_Data shown_
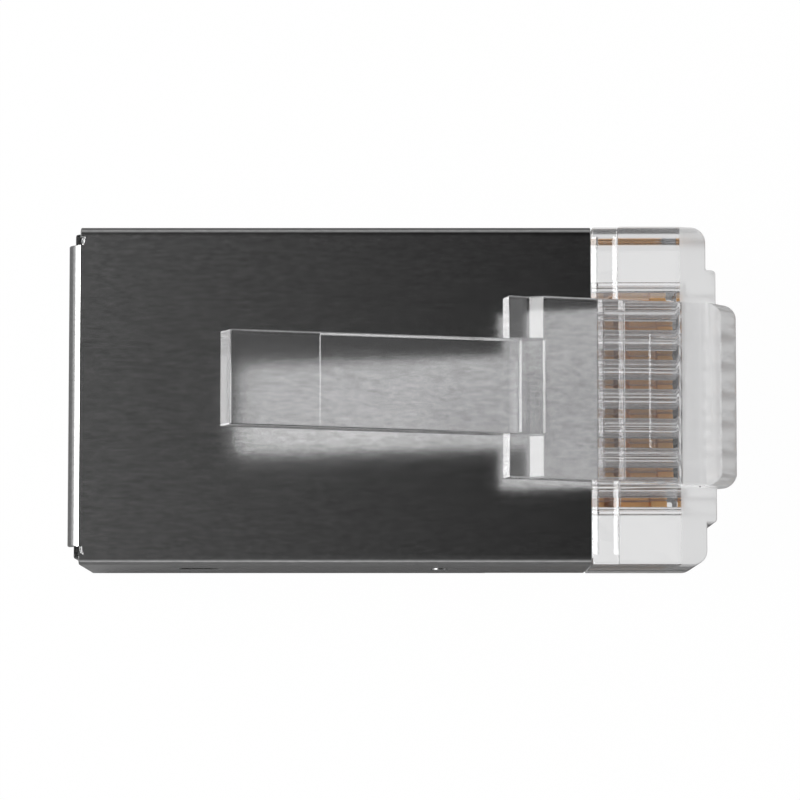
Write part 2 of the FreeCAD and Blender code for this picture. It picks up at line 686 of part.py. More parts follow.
def open_contact_side(body):
    """Cut back ahead of the contacts, middle seam, and window over the strain relief."""
    ahead = rectangle("deck_rear", "shield_front + cut_over", "0 - cut_over", "wall_foot")
    pocket(body, "contact_opening", polygon(body, "opening_side", "XZ_Plane", ahead),
           "plug_width + cut_over", True)
    seam = rectangle("panel_rear - cut_over", "deck_rear + cut_over", "0 - cut_over", "2 * sheet")
    pocket(body, "middle_seam", polygon(body, "seam_side", "XZ_Plane", seam), "seam", True)
    window = rectangle("rear + window_start", "rear + window_start + window_length",
                       "0 - cut_over", "2 * sheet")
    pocket(body, "window", polygon(body, "window_side", "XZ_Plane", window),
           "window_width", True)


def add_tabs_and_bumps(body):
    """Locking tab lanced out of each side wall, and a grounding bump ahead of it."""
    low = "body_height / 2 - tab_height / 2"
    root = "rear + tab_reach"
    hole = rectangle("%s - tab_length - tab_slit" % root, root,
                     "plug_width / 2 - 2 * sheet", "plug_width / 2 + cut_over")
    plan = polygon(body, "tab_hole_plan", "XY_Plane", hole, low + " - tab_slit")
    cut = pocket(body, "tab_hole", plan, "tab_height + 2 * tab_slit", flip=True)
    tab = [
        (root + " + cut_lap", "plug_width / 2"),
        (root, "plug_width / 2"),
        (root + " - tab_length", "plug_width / 2 - tab_bite"),
        (root + " - tab_length", "plug_width / 2 - tab_bite - sheet"),
        (root, "plug_width / 2 - sheet"),
        (root + " + cut_lap", "plug_width / 2 - sheet"),
    ]
    tongue = pad(body, "tab", polygon(body, "tab_plan", "XY_Plane", tab, low), "tab_height")
    mirror_across(body, "tab_holes", [cut, tongue])
    spot = circle(body, "bump_face", "XZ_Plane", "rear + bump_reach", "body_height / 2",
                  "bump_radius")
    pad(body, "bumps", spot, "plug_width + 2 * bump_height", True)
    core = rectangle("rear + bump_reach - 2 * bump_radius",
                     "rear + bump_reach + 2 * bump_radius",
                     "body_height / 2 - 2 * bump_radius",
                     "body_height / 2 + 2 * bump_radius")
    pocket(body, "bump_clearance", polygon(body, "bump_core", "XZ_Plane", core),
           "plug_width - 2 * sheet", True)
    face = number("plug_width / 2 + bump_height")
    rims = [n for n, edge in named_edges(body) if near(abs(edge.CenterOfMass.y), face)]
    soften(body, "Fillet", "bump_rims", rims, "0.8 * bump_height")


def make_shield():
    body = new_body("shield")
    fold_tube(body)
    add_rear_lip(body)
    open_contact_side(body)
    add_tabs_and_bumps(body)
    return body


# ---------------------------------------------------------------- the contacts
def blade_outline():
    """Side of a blade: rounded foot, two locking shoulders and two pointed prongs."""
    foot = "blade_lift"
    base = "blade_lift + blade_base"
    tip = "blade_lift + blade_height"
    ledge = "blade_lift + blade_base + prong_shoulder"
    corners = [("blade_rear", foot), ("blade_front", foot), ("blade_front", ledge)]
    corners.append(("blade_front - prong_width", ledge))
    corners.append(("blade_front - prong_width", base))
    for share in ("0.3", "0.7"):
        middle = "(blade_front - %s * blade_length)" % share
        corners.append(("%s + prong_width / 2" % middle, base))
        corners.append(("%s + prong_tip / 2" % middle, tip))
        corners.append(("%s - prong_tip / 2" % middle, tip))
        corners.append(("%s - prong_width / 2" % middle, base))
    corners.append(("blade_rear + prong_width", base))
    corners.append(("blade_rear + prong_width", ledge))
    corners.append(("blade_rear", ledge))
    return corners


def make_contact(index):
    """One blade; its body is moved across the plug to its own slot."""
    body = new_body("contact_%d" % index)
    side = polygon(body, "blade_side_%d" % index, "XZ_Plane", blade_outline())
    pad(body, "blade_%d" % index, side, "blade_thickness", True)
    foot = number("blade_lift")
    corners = edges_where(body, lambda at, run, size: along(run, 1) and near(at.z, foot))
    soften(body, "Fillet", "blade_feet_%d" % index, corners, "blade_corner")
    place = "first_contact + pitch * %d" % (index - 1)
    body.setExpression("Placement.Base.y", cell(place))
    return body


# ---------------------------------------------------------------- build and write
def check(bodies):
    """Stop if any object failed or any piece isn't one valid solid."""
    for item in doc.Objects:
        if "Invalid" in item.State or "Error" in item.State:
            raise RuntimeError("%s failed: %s" % (item.Label, item.State))
    for body in bodies:
        shape = body.Shape
        if shape.isNull() or not shape.isValid() or len(shape.Solids) != 1:
            raise RuntimeError("%s is not one valid solid" % body.Label)


def main():
    bodies = [make_housing(), make_latch(), make_shield()]
    for index in range(1, int(number("contact_count")) + 1):
        bodies.append(make_contact(index))
    doc.recompute()
    check(bodies)
    os.makedirs("parts", exist_ok=True)
    for body in bodies:
        body.Shape.exportStep("parts/%s.step" % body.Label)
        box = body.Shape.BoundBox
        print("%-10s %8.3f mm3  x %.2f..%.2f  y %.2f..%.2f  z %.2f..%.2f" % (
            body.Label, body.Shape.Volume, box.XMin, box.XMax,
            box.YMin, box.YMax, box.ZMin, box.ZMax))


main()
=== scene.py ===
# %% [markdown]
# # A shielded modular plug, finished in Blender
#
# The plug's solids come from the CAD model: a clear moulded housing with its latch, a
# folded metal shield, and eight contact blades. This file gives them their finishes, a
# pale table to lie on, soft light and a camera. Everything is in metres, in the CAD
# model's own frame: +X points to the nose, +Z up through the latch side.

# %% Load the fixed frame
import json
import math

import bpy
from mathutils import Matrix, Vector
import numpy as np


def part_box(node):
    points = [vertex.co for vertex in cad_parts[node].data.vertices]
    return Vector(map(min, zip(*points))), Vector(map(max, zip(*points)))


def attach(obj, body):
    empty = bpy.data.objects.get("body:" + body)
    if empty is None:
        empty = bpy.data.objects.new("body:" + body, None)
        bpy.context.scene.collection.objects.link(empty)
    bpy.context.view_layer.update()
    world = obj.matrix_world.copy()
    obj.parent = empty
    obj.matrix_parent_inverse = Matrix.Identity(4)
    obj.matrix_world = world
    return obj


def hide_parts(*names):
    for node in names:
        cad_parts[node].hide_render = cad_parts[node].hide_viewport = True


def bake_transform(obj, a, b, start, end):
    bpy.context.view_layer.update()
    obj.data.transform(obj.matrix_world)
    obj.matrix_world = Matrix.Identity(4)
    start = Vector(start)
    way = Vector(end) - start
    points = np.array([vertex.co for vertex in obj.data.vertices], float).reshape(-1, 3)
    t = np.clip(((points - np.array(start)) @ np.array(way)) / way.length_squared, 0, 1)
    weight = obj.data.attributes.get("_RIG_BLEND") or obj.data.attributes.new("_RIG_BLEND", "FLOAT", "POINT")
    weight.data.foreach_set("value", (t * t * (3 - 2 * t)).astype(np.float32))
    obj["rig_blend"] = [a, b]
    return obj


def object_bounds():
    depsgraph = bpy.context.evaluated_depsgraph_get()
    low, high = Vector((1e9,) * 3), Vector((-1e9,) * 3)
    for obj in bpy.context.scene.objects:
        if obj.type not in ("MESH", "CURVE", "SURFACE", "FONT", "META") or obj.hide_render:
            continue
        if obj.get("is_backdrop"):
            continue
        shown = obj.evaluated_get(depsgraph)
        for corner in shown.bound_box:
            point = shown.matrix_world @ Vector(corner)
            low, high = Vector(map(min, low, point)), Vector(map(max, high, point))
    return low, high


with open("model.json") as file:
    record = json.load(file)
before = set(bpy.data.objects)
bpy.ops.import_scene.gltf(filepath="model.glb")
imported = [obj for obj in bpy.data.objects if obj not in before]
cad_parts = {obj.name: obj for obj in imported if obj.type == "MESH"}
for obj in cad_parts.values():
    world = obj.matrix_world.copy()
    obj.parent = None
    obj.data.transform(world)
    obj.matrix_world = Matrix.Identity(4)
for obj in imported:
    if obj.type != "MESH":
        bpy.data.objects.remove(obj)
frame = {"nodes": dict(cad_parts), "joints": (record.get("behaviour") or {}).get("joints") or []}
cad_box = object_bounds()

MM = 0.001
low, high = Vector(cad_box[0]), Vector(cad_box[1])
print("plug:", [round(side / MM, 2) for side in high - low], "mm")


# %% [markdown]
# ## Why the CAD solids are rounded here
#
# No real edge is perfectly sharp. A moulding takes the small radius of its tool and
# stamped metal rolls over at its edge, and those narrow strips are what catch the light.
# The CAD solids have their main curves but sharp small edges. They could be rounded in
# the CAD model too, but that would cost it thousands of triangles that no fit or joint
# needs. The pieces below start as copies of the CAD solids, get a fine bevel on every
# sharp edge, and stand for the nodes they copy. On outer edges a bevel takes material
# away, so nothing grows beyond the CAD size.

# %% Copies of CAD solids with clean flat faces
import bmesh
from mathutils import Matrix, kdtree
from mathutils.bvhtree import BVHTree

SAME_CORNER = 0.001 * MM
SAME_FACE = math.radians(0.5)


def weld(mesh):
    """Join split corners and merge the triangles of each flat face into one face."""
    work = bmesh.new()
    work.from_mesh(mesh)
    bmesh.ops.remove_doubles(work, verts=work.verts, dist=SAME_CORNER)
    bmesh.ops.dissolve_limit(work, angle_limit=SAME_FACE,
                             verts=work.verts, edges=work.edges)
    work.to_mesh(mesh)
    work.free()


def place_object(name, data):
    """Put a mesh, a lamp or a camera into the scene as an object of this name."""
    piece = bpy.data.objects.new(name, data)
    bpy.context.scene.collection.objects.link(piece)
    return piece


def copy_of(node_name, name):
    """A bare, welded copy of one CAD node."""
    mesh = frame["nodes"][node_name].data.copy()
    mesh.materials.clear()
    weld(mesh)
    return place_object(name, mesh)


# %% [markdown]
# A modifier is only a recipe until it is applied. The next helper applies them all, so
# that the mesh can be cut further. The one after it marks the edges that are really
# sharp: the CAD's curves arrive as facets that turn by up to ten degrees, and those are
# left to smooth shading.

# %% Settle modifiers, and mark the sharp edges
SHARPER_THAN = math.radians(11.5)
BEVEL_MARK = "bevel_weight_edge"


def settle(piece):
    """Apply every modifier, and say how many faces the piece has now."""
    depsgraph = bpy.context.evaluated_depsgraph_get()
    mesh = bpy.data.meshes.new_from_object(piece.evaluated_get(depsgraph))
    piece.modifiers.clear()
    piece.data = mesh
    print(piece.name, "has", len(mesh.polygons), "faces")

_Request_
Starting at the line that contains "points = [vertex.co" and stopping at the line that contains "way = Vector(end) - start", transcribe the lines exactly; both boundary lines are to be included.

_Output for this task_
    points = [vertex.co for vertex in cad_parts[node].data.vertices]
    return Vector(map(min, zip(*points))), Vector(map(max, zip(*points)))


def attach(obj, body):
    empty = bpy.data.objects.get("body:" + body)
    if empty is None:
        empty = bpy.data.objects.new("body:" + body, None)
        bpy.context.scene.collection.objects.link(empty)
    bpy.context.view_layer.update()
    world = obj.matrix_world.copy()
    obj.parent = empty
    obj.matrix_parent_inverse = Matrix.Identity(4)
    obj.matrix_world = world
    return obj


def hide_parts(*names):
    for node in names:
        cad_parts[node].hide_render = cad_parts[node].hide_viewport = True


def bake_transform(obj, a, b, start, end):
    bpy.context.view_layer.update()
    obj.data.transform(obj.matrix_world)
    obj.matrix_world = Matrix.Identity(4)
    start = Vector(start)
    way = Vector(end) - start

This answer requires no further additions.